Return all of the data exactly as given.
--- BEGIN Data segment ---
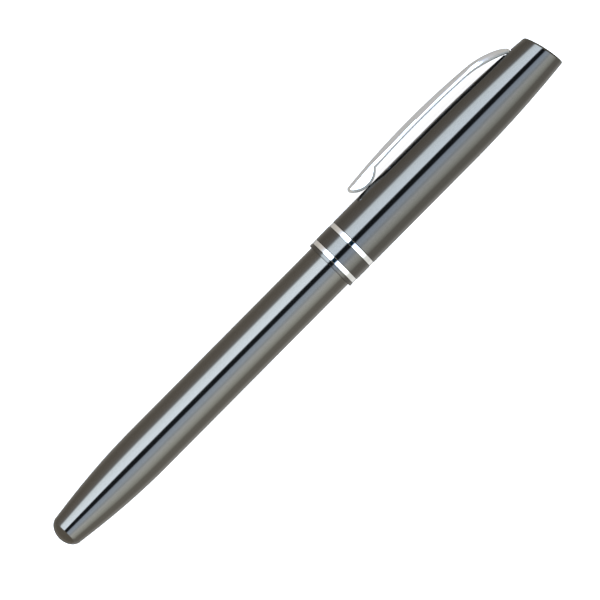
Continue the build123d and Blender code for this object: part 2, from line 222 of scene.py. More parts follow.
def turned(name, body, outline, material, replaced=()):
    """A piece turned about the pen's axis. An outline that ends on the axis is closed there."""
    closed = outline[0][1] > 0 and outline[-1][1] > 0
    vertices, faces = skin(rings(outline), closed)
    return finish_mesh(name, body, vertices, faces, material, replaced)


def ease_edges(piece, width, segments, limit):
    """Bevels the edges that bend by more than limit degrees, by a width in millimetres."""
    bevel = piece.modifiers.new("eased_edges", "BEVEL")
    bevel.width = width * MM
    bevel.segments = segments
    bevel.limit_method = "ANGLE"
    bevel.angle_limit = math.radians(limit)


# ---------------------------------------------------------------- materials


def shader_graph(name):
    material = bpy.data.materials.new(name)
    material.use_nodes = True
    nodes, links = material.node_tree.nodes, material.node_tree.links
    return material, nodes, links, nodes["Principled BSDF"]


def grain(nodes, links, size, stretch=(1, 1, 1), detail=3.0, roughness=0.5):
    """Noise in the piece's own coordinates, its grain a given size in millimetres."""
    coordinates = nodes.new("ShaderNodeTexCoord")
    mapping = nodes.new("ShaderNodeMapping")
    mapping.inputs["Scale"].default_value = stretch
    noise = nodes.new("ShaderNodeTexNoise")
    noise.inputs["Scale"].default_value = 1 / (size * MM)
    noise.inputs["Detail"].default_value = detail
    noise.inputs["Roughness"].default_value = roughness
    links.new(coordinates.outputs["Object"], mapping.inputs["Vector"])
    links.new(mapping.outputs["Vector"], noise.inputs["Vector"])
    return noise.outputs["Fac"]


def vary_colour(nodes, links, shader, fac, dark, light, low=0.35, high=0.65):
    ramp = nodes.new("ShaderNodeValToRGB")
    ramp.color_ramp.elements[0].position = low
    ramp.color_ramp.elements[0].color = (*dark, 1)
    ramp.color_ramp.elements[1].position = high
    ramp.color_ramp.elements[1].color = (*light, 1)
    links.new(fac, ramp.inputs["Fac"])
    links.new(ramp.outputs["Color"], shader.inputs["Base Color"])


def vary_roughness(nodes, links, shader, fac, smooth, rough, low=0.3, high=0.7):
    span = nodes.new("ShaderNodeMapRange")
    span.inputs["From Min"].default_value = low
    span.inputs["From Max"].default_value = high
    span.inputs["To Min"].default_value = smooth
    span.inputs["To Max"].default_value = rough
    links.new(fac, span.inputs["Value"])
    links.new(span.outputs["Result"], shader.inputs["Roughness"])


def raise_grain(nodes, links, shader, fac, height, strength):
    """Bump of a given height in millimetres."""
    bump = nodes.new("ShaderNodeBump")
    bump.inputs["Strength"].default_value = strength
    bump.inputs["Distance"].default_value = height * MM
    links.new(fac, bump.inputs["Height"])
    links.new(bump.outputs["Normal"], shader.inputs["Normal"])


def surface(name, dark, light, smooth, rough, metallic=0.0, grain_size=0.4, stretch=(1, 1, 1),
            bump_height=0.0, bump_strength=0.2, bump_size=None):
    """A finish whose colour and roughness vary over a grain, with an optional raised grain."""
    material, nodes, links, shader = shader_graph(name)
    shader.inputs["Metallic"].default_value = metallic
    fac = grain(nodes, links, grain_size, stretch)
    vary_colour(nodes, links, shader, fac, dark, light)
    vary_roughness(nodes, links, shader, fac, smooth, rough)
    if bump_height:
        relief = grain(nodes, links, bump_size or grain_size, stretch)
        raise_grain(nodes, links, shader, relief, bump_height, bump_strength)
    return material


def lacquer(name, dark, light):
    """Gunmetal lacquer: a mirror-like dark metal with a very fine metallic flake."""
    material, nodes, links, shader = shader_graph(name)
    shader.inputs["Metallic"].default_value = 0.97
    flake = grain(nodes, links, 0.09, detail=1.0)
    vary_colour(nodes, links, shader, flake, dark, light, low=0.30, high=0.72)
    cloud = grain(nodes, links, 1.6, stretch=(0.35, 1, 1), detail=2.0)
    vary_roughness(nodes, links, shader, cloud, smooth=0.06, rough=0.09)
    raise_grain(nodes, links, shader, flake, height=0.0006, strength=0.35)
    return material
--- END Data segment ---
# [Answer to this problem]
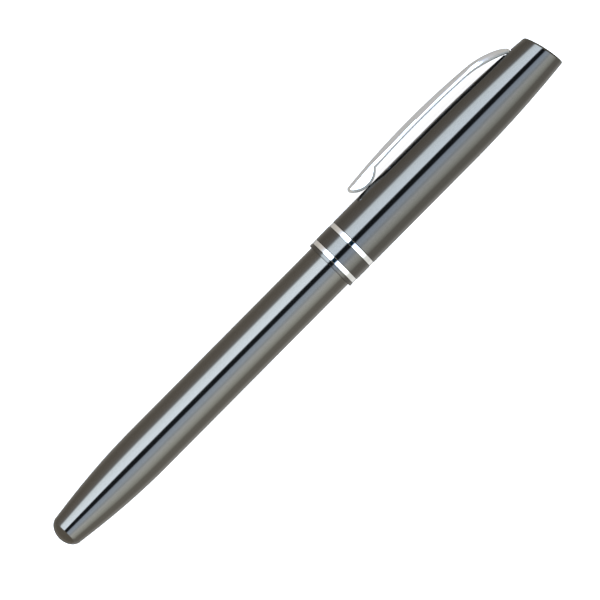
Continue the build123d and Blender code for this object: part 2, from line 222 of scene.py. More parts follow.
def turned(name, body, outline, material, replaced=()):
    """A piece turned about the pen's axis. An outline that ends on the axis is closed there."""
    closed = outline[0][1] > 0 and outline[-1][1] > 0
    vertices, faces = skin(rings(outline), closed)
    return finish_mesh(name, body, vertices, faces, material, replaced)


def ease_edges(piece, width, segments, limit):
    """Bevels the edges that bend by more than limit degrees, by a width in millimetres."""
    bevel = piece.modifiers.new("eased_edges", "BEVEL")
    bevel.width = width * MM
    bevel.segments = segments
    bevel.limit_method = "ANGLE"
    bevel.angle_limit = math.radians(limit)


# ---------------------------------------------------------------- materials


def shader_graph(name):
    material = bpy.data.materials.new(name)
    material.use_nodes = True
    nodes, links = material.node_tree.nodes, material.node_tree.links
    return material, nodes, links, nodes["Principled BSDF"]


def grain(nodes, links, size, stretch=(1, 1, 1), detail=3.0, roughness=0.5):
    """Noise in the piece's own coordinates, its grain a given size in millimetres."""
    coordinates = nodes.new("ShaderNodeTexCoord")
    mapping = nodes.new("ShaderNodeMapping")
    mapping.inputs["Scale"].default_value = stretch
    noise = nodes.new("ShaderNodeTexNoise")
    noise.inputs["Scale"].default_value = 1 / (size * MM)
    noise.inputs["Detail"].default_value = detail
    noise.inputs["Roughness"].default_value = roughness
    links.new(coordinates.outputs["Object"], mapping.inputs["Vector"])
    links.new(mapping.outputs["Vector"], noise.inputs["Vector"])
    return noise.outputs["Fac"]


def vary_colour(nodes, links, shader, fac, dark, light, low=0.35, high=0.65):
    ramp = nodes.new("ShaderNodeValToRGB")
    ramp.color_ramp.elements[0].position = low
    ramp.color_ramp.elements[0].color = (*dark, 1)
    ramp.color_ramp.elements[1].position = high
    ramp.color_ramp.elements[1].color = (*light, 1)
    links.new(fac, ramp.inputs["Fac"])
    links.new(ramp.outputs["Color"], shader.inputs["Base Color"])


def vary_roughness(nodes, links, shader, fac, smooth, rough, low=0.3, high=0.7):
    span = nodes.new("ShaderNodeMapRange")
    span.inputs["From Min"].default_value = low
    span.inputs["From Max"].default_value = high
    span.inputs["To Min"].default_value = smooth
    span.inputs["To Max"].default_value = rough
    links.new(fac, span.inputs["Value"])
    links.new(span.outputs["Result"], shader.inputs["Roughness"])


def raise_grain(nodes, links, shader, fac, height, strength):
    """Bump of a given height in millimetres."""
    bump = nodes.new("ShaderNodeBump")
    bump.inputs["Strength"].default_value = strength
    bump.inputs["Distance"].default_value = height * MM
    links.new(fac, bump.inputs["Height"])
    links.new(bump.outputs["Normal"], shader.inputs["Normal"])


def surface(name, dark, light, smooth, rough, metallic=0.0, grain_size=0.4, stretch=(1, 1, 1),
            bump_height=0.0, bump_strength=0.2, bump_size=None):
    """A finish whose colour and roughness vary over a grain, with an optional raised grain."""
    material, nodes, links, shader = shader_graph(name)
    shader.inputs["Metallic"].default_value = metallic
    fac = grain(nodes, links, grain_size, stretch)
    vary_colour(nodes, links, shader, fac, dark, light)
    vary_roughness(nodes, links, shader, fac, smooth, rough)
    if bump_height:
        relief = grain(nodes, links, bump_size or grain_size, stretch)
        raise_grain(nodes, links, shader, relief, bump_height, bump_strength)
    return material


def lacquer(name, dark, light):
    """Gunmetal lacquer: a mirror-like dark metal with a very fine metallic flake."""
    material, nodes, links, shader = shader_graph(name)
    shader.inputs["Metallic"].default_value = 0.97
    flake = grain(nodes, links, 0.09, detail=1.0)
    vary_colour(nodes, links, shader, flake, dark, light, low=0.30, high=0.72)
    cloud = grain(nodes, links, 1.6, stretch=(0.35, 1, 1), detail=2.0)
    vary_roughness(nodes, links, shader, cloud, smooth=0.06, rough=0.09)
    raise_grain(nodes, links, shader, flake, height=0.0006, strength=0.35)
    return material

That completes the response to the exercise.